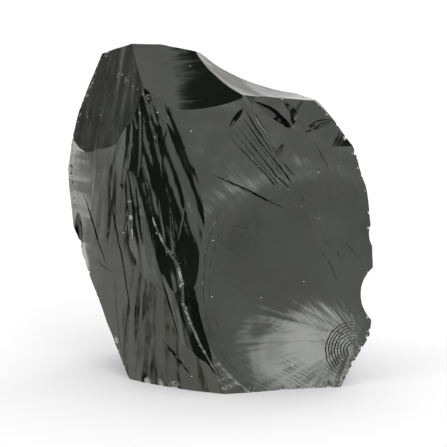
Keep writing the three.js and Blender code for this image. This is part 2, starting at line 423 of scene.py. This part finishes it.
def dropped(surface, across, up):
    """The point of the stone behind that place on the front view, or the nearest one a little further in."""
    for step in range(STEPS_IN):
        share = 1 - STEP_IN * step
        height = VIEW_MIDDLE + (up - VIEW_MIDDLE) * share
        start = FOOT + Vector((across * share, 0, 0)) + UPWARD * height - INWARD * DROP_FROM
        hit, *_ = surface.ray_cast(start * MM, INWARD)
        if hit:
            return hit
    return None


def lines_on(stone, lines):
    """A mesh object of the lines laid on the stone, with each point's size."""
    surface = BVHTree.FromPolygons([v.co for v in stone.data.vertices],
                                   [p.vertices for p in stone.data.polygons])
    points, edges, thickness = [], [], []
    for size, *places in lines:
        laid = [hit for hit in (dropped(surface, *place) for place in places) if hit]
        edges += [(len(points) + i, len(points) + i + 1) for i in range(len(laid) - 1)]
        points += laid
        thickness += [size * MM] * len(laid)
    mesh = bpy.data.meshes.new("lines")
    mesh.from_pydata(points, edges, [])
    mesh.attributes.new("thickness", "FLOAT", "POINT").data.foreach_set("value", thickness)
    return bpy.data.objects.new("lines", mesh)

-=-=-

■ EXERCISE
Look at the material above and copy, word for word, its lines from the first through the one containing "return None".

■ SOLUTION TO THIS TASK
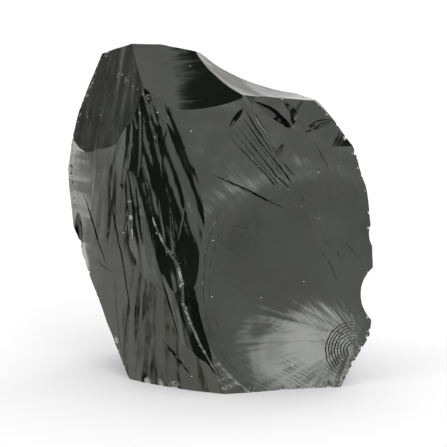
Keep writing the three.js and Blender code for this image. This is part 2, starting at line 423 of scene.py. This part finishes it.
def dropped(surface, across, up):
    """The point of the stone behind that place on the front view, or the nearest one a little further in."""
    for step in range(STEPS_IN):
        share = 1 - STEP_IN * step
        height = VIEW_MIDDLE + (up - VIEW_MIDDLE) * share
        start = FOOT + Vector((across * share, 0, 0)) + UPWARD * height - INWARD * DROP_FROM
        hit, *_ = surface.ray_cast(start * MM, INWARD)
        if hit:
            return hit
    return None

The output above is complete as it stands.